Welcome to the age of “deepfakes.”

Deepfake, a shorthand for the terms “deep learning” and “fake,” refers to artificial images and videos created using machine learning algorithms. This technology manipulates existing digital content, spawning images or videos of people saying or doing things they have never actually done. The deepfake parody video of President Obama was created by Buzzfeed and Jordan Peele to serve as a PSA for the potential dystopian effects of this technology. The overall message of the video is clear––don’t believe everything you see and read on the internet.

But in the lead up to the 2020 election, can we trust the American people to discern real videos from deepfake propaganda? Congress doesn’t think so. In June of 2019, Representative Yvette Clark (D-NY) proposed the DEEPFAKES Accountability Act ––Defending Each and Every Person from False Appearances by Keeping Exploitation Subject to Accountability Act (a true example of acronym ingenuity). This Act would require anyone creating synthetic media imitating a person to disclose that the video is altered, using “irremovable digital watermarks” and “textual descriptions.” The Act also provides an avenue for victims of synthetic media to sue the creator of the deepfake content.

However, the DEEPFAKES Accountability Act creates more problems than it solves. While the Act targets malicious deepfakes, it may also sweep up parody images and videos, like Buzzfeed’s PSA, creating significant First Amendment concerns. This result could be chilling for political satirists and may run afoul of traditional free speech jurisprudence. And yet, the Act likely will not curb the political threat posed by deepfakes. The Act gives legal recourse to victims of deepfakes but offers little to deter bad actors. Creators of deepfakes can easily hide their identity by stripping the documentation and metadata of the deepfake. More importantly, once a deepfake goes viral, the political damage has likely already been done.

What, then, is the most effective legal mechanism to protect the electorate from deepfake propaganda? The answer lies not with content creators, but rather with content hosts. Congress should require content-hosting sites, such as YouTube and Facebook, to bear the burden of policing deepfakes. Currently, these sites are insulated from liability for content posted by third parties on their sites by Section 230(c) of the Communications Decency Act.

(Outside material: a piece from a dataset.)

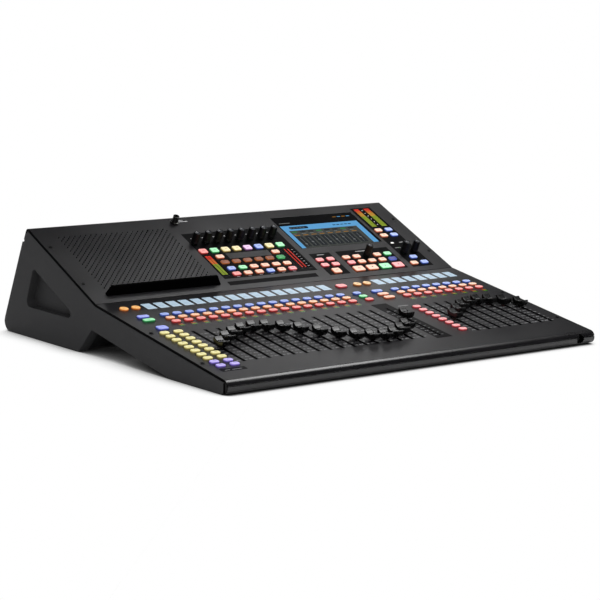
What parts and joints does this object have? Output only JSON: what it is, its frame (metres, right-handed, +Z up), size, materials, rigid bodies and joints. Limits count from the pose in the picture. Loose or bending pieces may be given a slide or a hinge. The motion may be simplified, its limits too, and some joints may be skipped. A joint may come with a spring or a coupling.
{
  "type": "mixing console",
  "caption": "Digital mixing console with sliding faders, turning encoder knobs, press keys, a touch display and sloped panels between moulded end cheeks; stands on a table.",
  "frame": {"origin": "on the table, under the middle of the console's width and of its depth at the feet", "axes": "+X towards the right end as the operator sees it, +Y towards the rear, +Z up"},
  "size_m": [0.682, 0.5816, 0.1711],
  "materials": {
    "cheek_moulding": "fine moulded grain",
    "panel_paint": "satin powder coat",
    "rail_black": "satin black",
    "chassis_paint": "fine powder coat",
    "ledge_rubber": "matt",
    "display_glass": "gloss, lit",
    "channel_lcd": "lit",
    "meter_lens": "smoked, lit",
    "fader_steel": "plated",
    "board_green": "solder mask",
    "supply_steel": "plated",
    "socket_black": "satin",
    "lamp_metal": "blackened",
    "screw_black": "black oxide",
    "foot_rubber": "matt",
    "key_blue": "translucent, lit",
    "key_orange": "translucent, lit",
    "key_red": "translucent, lit",
    "key_yellow": "translucent, lit",
    "key_warm": "translucent, lit",
    "key_pink": "translucent, lit",
    "knob_rubber": "soft touch",
    "cap_black": "satin",
    "rocker_black": "satin"
  },
  "bodies": {
    "console": {"left_cheek": "cheek_moulding", "right_cheek": "cheek_moulding", "upper_panel": "panel_paint", "lower_panel": "panel_paint", "front_rail": "rail_black", "chassis_pan": "chassis_paint", "tablet_ledge": "ledge_rubber", "touch_display": "display_glass", "channel_displays": "channel_lcd", "meter_windows": "meter_lens", "fader_bodies": "fader_steel", "circuit_boards": "board_green", "power_supply": "supply_steel", "panel_sockets": "socket_black", "lamp_socket": "lamp_metal", "panel_screws": "screw_black", "rubber_feet": "foot_rubber"},
    "fader_cap_01": {"fader_cap_01": "cap_black"},
    "fader_cap_02": {"fader_cap_02": "cap_black"},
    "fader_cap_03": {"fader_cap_03": "cap_black"},
    "fader_cap_04": {"fader_cap_04": "cap_black"},
    "fader_cap_05": {"fader_cap_05": "cap_black"},
    "fader_cap_06": {"fader_cap_06": "cap_black"},
    "fader_cap_07": {"fader_cap_07": "cap_black"},
    "fader_cap_08": {"fader_cap_08": "cap_black"},
    "fader_cap_09": {"fader_cap_09": "cap_black"},
    "fader_cap_10": {"fader_cap_10": "cap_black"},
    "fader_cap_11": {"fader_cap_11": "cap_black"},
    "fader_cap_12": {"fader_cap_12": "cap_black"},
    "fader_cap_13": {"fader_cap_13": "cap_black"},
    "fader_cap_14": {"fader_cap_14": "cap_black"},
    "fader_cap_15": {"fader_cap_15": "cap_black"},
    "fader_cap_16": {"fader_cap_16": "cap_black"},
    "fader_cap_17": {"fader_cap_17": "cap_black"},
    "fader_cap_18": {"fader_cap_18": "cap_black"},
    "fader_cap_19": {"fader_cap_19": "cap_black"},
    "fader_cap_20": {"fader_cap_20": "cap_black"},
    "fader_cap_21": {"fader_cap_21": "cap_black"},
    "fader_cap_22": {"fader_cap_22": "cap_black"},
    "fader_cap_23": {"fader_cap_23": "cap_black"},
    "fader_cap_24": {"fader_cap_24": "cap_black"},
    "fader_cap_main": {"fader_cap_main": "cap_black"},
    "encoder_knob_1": {"encoder_knob_1": "knob_rubber"},
    "encoder_knob_2": {"encoder_knob_2": "knob_rubber"},
    "encoder_knob_3": {"encoder_knob_3": "knob_rubber"},
    "encoder_knob_4": {"encoder_knob_4": "knob_rubber"},
    "encoder_knob_5": {"encoder_knob_5": "knob_rubber"},
    "encoder_knob_6": {"encoder_knob_6": "knob_rubber"},
    "encoder_knob_7": {"encoder_knob_7": "knob_rubber"},
    "encoder_knob_8": {"encoder_knob_8": "knob_rubber"},
    "value_knob": {"value_knob": "knob_rubber"},
    "monitor_knob": {"monitor_knob": "knob_rubber"},
    "phones_knob": {"phones_knob": "knob_rubber"},
    "select_keys": {"select_keys": "key_blue"},
    "solo_keys": {"solo_keys": "key_orange"},
    "mute_keys": {"mute_keys": "key_red"},
    "layer_keys": {"layer_keys": "key_yellow"},
    "channel_keys": {"channel_keys": "key_warm"},
    "master_keys": {"master_keys": "key_pink"},
    "power_rocker": {"power_rocker": "rocker_black"}
  },
  "joints": [
    {"name": "fader_01_slide", "type": "slide", "parent": "console", "child": "fader_cap_01", "axis": [0, 0.9848, 0.1736], "range_m": [-0.0447, 0.0553]},
    {"name": "fader_02_slide", "type": "slide", "parent": "console", "child": "fader_cap_02", "axis": [0, 0.9848, 0.1736], "range_m": [-0.06135, 0.03865]},
    {"name": "fader_03_slide", "type": "slide", "parent": "console", "child": "fader_cap_03", "axis": [0, 0.9848, 0.1736], "range_m": [-0.07546, 0.02454]},
    {"name": "fader_04_slide", "type": "slide", "parent": "console", "child": "fader_cap_04", "axis": [0, 0.9848, 0.1736], "range_m": [-0.08489, 0.01511]},
    {"name": "fader_05_slide", "type": "slide", "parent": "console", "child": "fader_cap_05", "axis": [0, 0.9848, 0.1736], "range_m": [-0.0882, 0.0118]},
    {"name": "fader_06_slide", "type": "slide", "parent": "console", "child": "fader_cap_06", "axis": [0, 0.9848, 0.1736], "range_m": [-0.08489, 0.01511]},
    {"name": "fader_07_slide", "type": "slide", "parent": "console", "child": "fader_cap_07", "axis": [0, 0.9848, 0.1736], "range_m": [-0.07546, 0.02454]},
    {"name": "fader_08_slide", "type": "slide", "parent": "console", "child": "fader_cap_08", "axis": [0, 0.9848, 0.1736], "range_m": [-0.06135, 0.03865]},
    {"name": "fader_09_slide", "type": "slide", "parent": "console", "child": "fader_cap_09", "axis": [0, 0.9848, 0.1736], "range_m": [-0.0447, 0.0553]},
    {"name": "fader_10_slide", "type": "slide", "parent": "console", "child": "fader_cap_10", "axis": [0, 0.9848, 0.1736], "range_m": [-0.02805, 0.07195]},
    {"name": "fader_11_slide", "type": "slide", "parent": "console", "child": "fader_cap_11", "axis": [0, 0.9848, 0.1736], "range_m": [-0.01394, 0.08606]},
    {"name": "fader_12_slide", "type": "slide", "parent": "console", "child": "fader_cap_12", "axis": [0, 0.9848, 0.1736], "range_m": [-0.00451, 0.09549]},
    {"name": "fader_13_slide", "type": "slide", "parent": "console", "child": "fader_cap_13", "axis": [0, 0.9848, 0.1736], "range_m": [-0.0012, 0.0988]},
    {"name": "fader_14_slide", "type": "slide", "parent": "console", "child": "fader_cap_14", "axis": [0, 0.9848, 0.1736], "range_m": [-0.00451, 0.09549]},
    {"name": "fader_15_slide", "type": "slide", "parent": "console", "child": "fader_cap_15", "axis": [0, 0.9848, 0.1736], "range_m": [-0.01394, 0.08606]},
    {"name": "fader_16_slide", "type": "slide", "parent": "console", "child": "fader_cap_16", "axis": [0, 0.9848, 0.1736], "range_m": [-0.02805, 0.07195]},
    {"name": "fader_17_slide", "type": "slide", "parent": "console", "child": "fader_cap_17", "axis": [0, 0.9848, 0.1736], "range_m": [-0.0447, 0.0553]},
    {"name": "fader_18_slide", "type": "slide", "parent": "console", "child": "fader_cap_18", "axis": [0, 0.9848, 0.1736], "range_m": [-0.06135, 0.03865]},
    {"name": "fader_19_slide", "type": "slide", "parent": "console", "child": "fader_cap_19", "axis": [0, 0.9848, 0.1736], "range_m": [-0.07546, 0.02454]},
    {"name": "fader_20_slide", "type": "slide", "parent": "console", "child": "fader_cap_20", "axis": [0, 0.9848, 0.1736], "range_m": [-0.08489, 0.01511]},
    {"name": "fader_21_slide", "type": "slide", "parent": "console", "child": "fader_cap_21", "axis": [0, 0.9848, 0.1736], "range_m": [-0.0882, 0.0118]},
    {"name": "fader_22_slide", "type": "slide", "parent": "console", "child": "fader_cap_22", "axis": [0, 0.9848, 0.1736], "range_m": [-0.08489, 0.01511]},
    {"name": "fader_23_slide", "type": "slide", "parent": "console", "child": "fader_cap_23", "axis": [0, 0.9848, 0.1736], "range_m": [-0.07546, 0.02454]},
    {"name": "fader_24_slide", "type": "slide", "parent": "console", "child": "fader_cap_24", "axis": [0, 0.9848, 0.1736], "range_m": [-0.06135, 0.03865]},
    {"name": "fader_main_slide", "type": "slide", "parent": "console", "child": "fader_cap_main", "axis": [0, 0.9848, 0.1736], "range_m": [-0.069, 0.031]},
    {"name": "encoder_1_turn", "type": "hinge", "parent": "console", "child": "encoder_knob_1", "pos_m": [-0.0869, 0.15068, 0.13227], "axis": [0, -0.4202, 0.9074], "continuous": true},
    {"name": "encoder_2_turn", "type": "hinge", "parent": "console", "child": "encoder_knob_2", "pos_m": [-0.06585, 0.15068, 0.13227], "axis": [0, -0.4202, 0.9074], "continuous": true},
    {"name": "encoder_3_turn", "type": "hinge", "parent": "console", "child": "encoder_knob_3", "pos_m": [-0.0448, 0.15068, 0.13227], "axis": [0, -0.4202, 0.9074], "continuous": true},
    {"name": "encoder_4_turn", "type": "hinge", "parent": "console", "child": "encoder_knob_4", "pos_m": [-0.02375, 0.15068, 0.13227], "axis": [0, -0.4202, 0.9074], "continuous": true},
    {"name": "encoder_5_turn", "type": "hinge", "parent": "console", "child": "encoder_knob_5", "pos_m": [-0.0027, 0.15068, 0.13227], "axis": [0, -0.4202, 0.9074], "continuous": true},
    {"name": "encoder_6_turn", "type": "hinge", "parent": "console", "child": "encoder_knob_6", "pos_m": [0.01835, 0.15068, 0.13227], "axis": [0, -0.4202, 0.9074], "continuous": true},
    {"name": "encoder_7_turn", "type": "hinge", "parent": "console", "child": "encoder_knob_7", "pos_m": [0.0394, 0.15068, 0.13227], "axis": [0, -0.4202, 0.9074], "continuous": true},
    {"name": "encoder_8_turn", "type": "hinge", "parent": "console", "child": "encoder_knob_8", "pos_m": [0.06045, 0.15068, 0.13227], "axis": [0, -0.4202, 0.9074], "continuous": true},
    {"name": "value_turn", "type": "hinge", "parent": "console", "child": "value_knob", "pos_m": [0.2012, 0.08244, 0.10067], "axis": [0, -0.4202, 0.9074], "continuous": true},
    {"name": "monitor_level_turn", "type": "hinge", "parent": "console", "child": "monitor_knob", "pos_m": [0.3, 0.08171, 0.10033], "axis": [0, -0.4202, 0.9074], "range_deg": [-150, 150]},
    {"name": "phones_level_turn", "type": "hinge", "parent": "console", "child": "phones_knob", "pos_m": [0.2785, 0.08171, 0.10033], "axis": [0, -0.4202, 0.9074], "range_deg": [-150, 150]},
    {"name": "select_keys_press", "type": "slide", "parent": "console", "child": "select_keys", "axis": [0, 0.1736, -0.9848], "range_m": [0, 0.0012]},
    {"name": "solo_keys_press", "type": "slide", "parent": "console", "child": "solo_keys", "axis": [0, 0.1736, -0.9848], "range_m": [0, 0.0012]},
    {"name": "mute_keys_press", "type": "slide", "parent": "console", "child": "mute_keys", "axis": [0, 0.1736, -0.9848], "range_m": [0, 0.0012]},
    {"name": "layer_keys_press", "type": "slide", "parent": "console", "child": "layer_keys", "axis": [0, 0.1736, -0.9848], "range_m": [0, 0.0012]},
    {"name": "channel_keys_press", "type": "slide", "parent": "console", "child": "channel_keys", "axis": [0, 0.4202, -0.9074], "range_m": [0, 0.0012]},
    {"name": "master_keys_press", "type": "slide", "parent": "console", "child": "master_keys", "axis": [0, 0.4202, -0.9074], "range_m": [0, 0.0012]},
    {"name": "power_rocker_tip", "type": "hinge", "parent": "console", "child": "power_rocker", "pos_m": [0.293, 0.24021, 0.11872], "axis": [1, 0, 0], "range_deg": [-14, 0]}
  ]
}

The Act specifically exempts hosts from all liability for moderation activities and takedown strategies. While this exemption provides content hosts with the freedom to experiment with their own moderation solutions, it does not mandate they establish such mechanisms.

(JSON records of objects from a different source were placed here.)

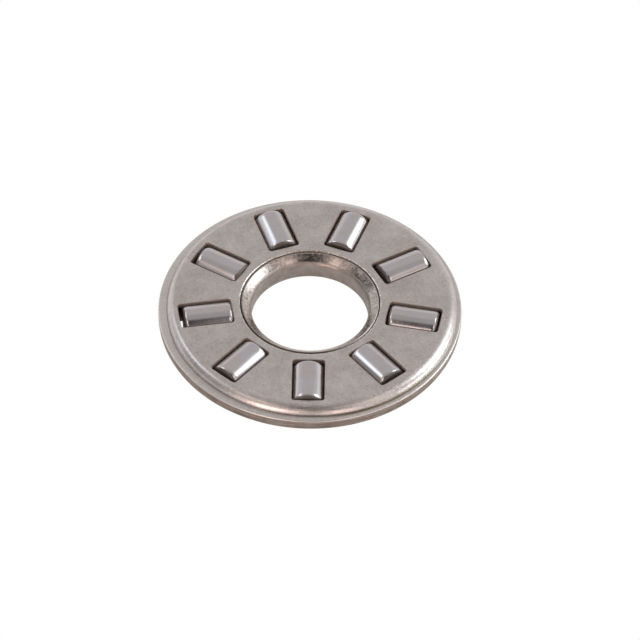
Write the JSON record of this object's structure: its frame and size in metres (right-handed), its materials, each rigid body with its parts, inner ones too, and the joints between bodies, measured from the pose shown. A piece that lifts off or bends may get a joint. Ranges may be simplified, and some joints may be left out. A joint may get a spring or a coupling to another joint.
{
  "type": "thrust roller bearing",
  "caption": "Flat ring-shaped thrust bearing without washers: a two-piece pressed steel cage that holds cylindrical rollers in radial windows.",
  "frame": {"origin": "centre of the bearing: on the bore axis, on the middle plane through all the roller axes", "axes": "+Z along the bearing axis, out of the face with the flared lip; roller_1 lies along -Y"},
  "size_m": [0.017, 0.017, 0.002],
  "materials": {
    "cage_steel": "satin",
    "roller_steel": "ground and polished"
  },
  "bodies": {
    "cage": {"lower_cage_half": "cage_steel", "upper_cage_half": "cage_steel"},
    "roller_1": {"roller_1": "roller_steel"},
    "roller_2": {"roller_2": "roller_steel"},
    "roller_3": {"roller_3": "roller_steel"},
    "roller_4": {"roller_4": "roller_steel"},
    "roller_5": {"roller_5": "roller_steel"},
    "roller_6": {"roller_6": "roller_steel"},
    "roller_7": {"roller_7": "roller_steel"},
    "roller_8": {"roller_8": "roller_steel"},
    "roller_9": {"roller_9": "roller_steel"}
  },
  "joints": [
    {"name": "roller_1_spin", "type": "hinge", "parent": "cage", "child": "roller_1", "pos_m": [0, -0.00598, 0], "axis": [0, -1, 0], "continuous": true},
    {"name": "roller_2_spin", "type": "hinge", "parent": "cage", "child": "roller_2", "pos_m": [0.00376, -0.00449, 0], "axis": [0.6428, -0.766, 0], "continuous": true},
    {"name": "roller_3_spin", "type": "hinge", "parent": "cage", "child": "roller_3", "pos_m": [0.00583, -0.00103, 0], "axis": [0.9848, -0.1736, 0], "continuous": true},
    {"name": "roller_4_spin", "type": "hinge", "parent": "cage", "child": "roller_4", "pos_m": [0.00521, 0.00301, 0], "axis": [0.866, 0.5, 0], "continuous": true},
    {"name": "roller_5_spin", "type": "hinge", "parent": "cage", "child": "roller_5", "pos_m": [0.00203, 0.00559, 0], "axis": [0.342, 0.9397, 0], "continuous": true},
    {"name": "roller_6_spin", "type": "hinge", "parent": "cage", "child": "roller_6", "pos_m": [-0.00203, 0.00559, 0], "axis": [-0.342, 0.9397, 0], "continuous": true},
    {"name": "roller_7_spin", "type": "hinge", "parent": "cage", "child": "roller_7", "pos_m": [-0.00502, 0.0029, 0], "axis": [-0.866, 0.5, 0], "continuous": true},
    {"name": "roller_8_spin", "type": "hinge", "parent": "cage", "child": "roller_8", "pos_m": [-0.00571, -0.00101, 0], "axis": [-0.9848, -0.1736, 0], "continuous": true},
    {"name": "roller_9_spin", "type": "hinge", "parent": "cage", "child": "roller_9", "pos_m": [-0.00378, -0.00451, 0], "axis": [-0.6428, -0.766, 0], "continuous": true}
  ]
}
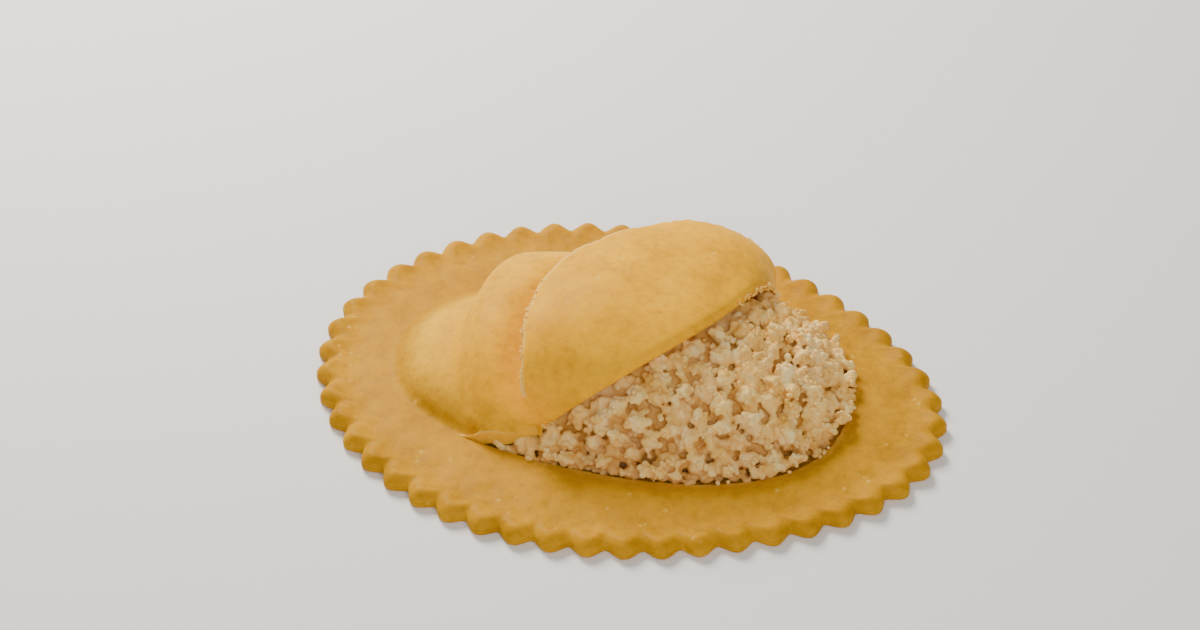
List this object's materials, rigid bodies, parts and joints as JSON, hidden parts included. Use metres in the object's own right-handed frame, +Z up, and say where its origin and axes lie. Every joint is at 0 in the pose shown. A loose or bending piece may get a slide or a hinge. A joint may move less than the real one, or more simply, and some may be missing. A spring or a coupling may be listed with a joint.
{
  "type": "stuffed pasta pocket",
  "caption": "Oval filled pasta pocket with a fluted flange, its dome cut along the foot and folded back to show the crumbly filling.",
  "frame": {"origin": "on the resting plane, under the middle of the fluted oval", "axes": "+X along the oval, towards the opened end, +Y across it towards the back, +Z up"},
  "size_m": [0.0762, 0.0586, 0.0166],
  "materials": {
    "bottom_dough": "soft matte",
    "top_dough": "soft satin",
    "filling": "rough matte"
  },
  "bodies": {
    "root": {"bottom_sheet": "bottom_dough", "top_sheet": "top_dough", "filling": "filling"}
  },
  "joints": []
}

Holding content-hosting sites liable for moderating deepfakes is not a perfect solution. However, shifting the liability from content creators to content hosts would more likely achieve the goals of the DEEPFAKES Accountability Act. The threat of deepfake propaganda in the upcoming 2020 election lies primarily in the dissemination, not the creation, of deepfakes. Thus, if content hosts, rather than creators, bear the burden of moderation, the potential for a deepfake to go viral would be stopped in its tracks.

Currently, Congress does not have the tools or understanding to regulate deepfakes effectively. In order to preserve the integrity of the electoral process, Congress can, and should, pass on this responsibility to content hosts.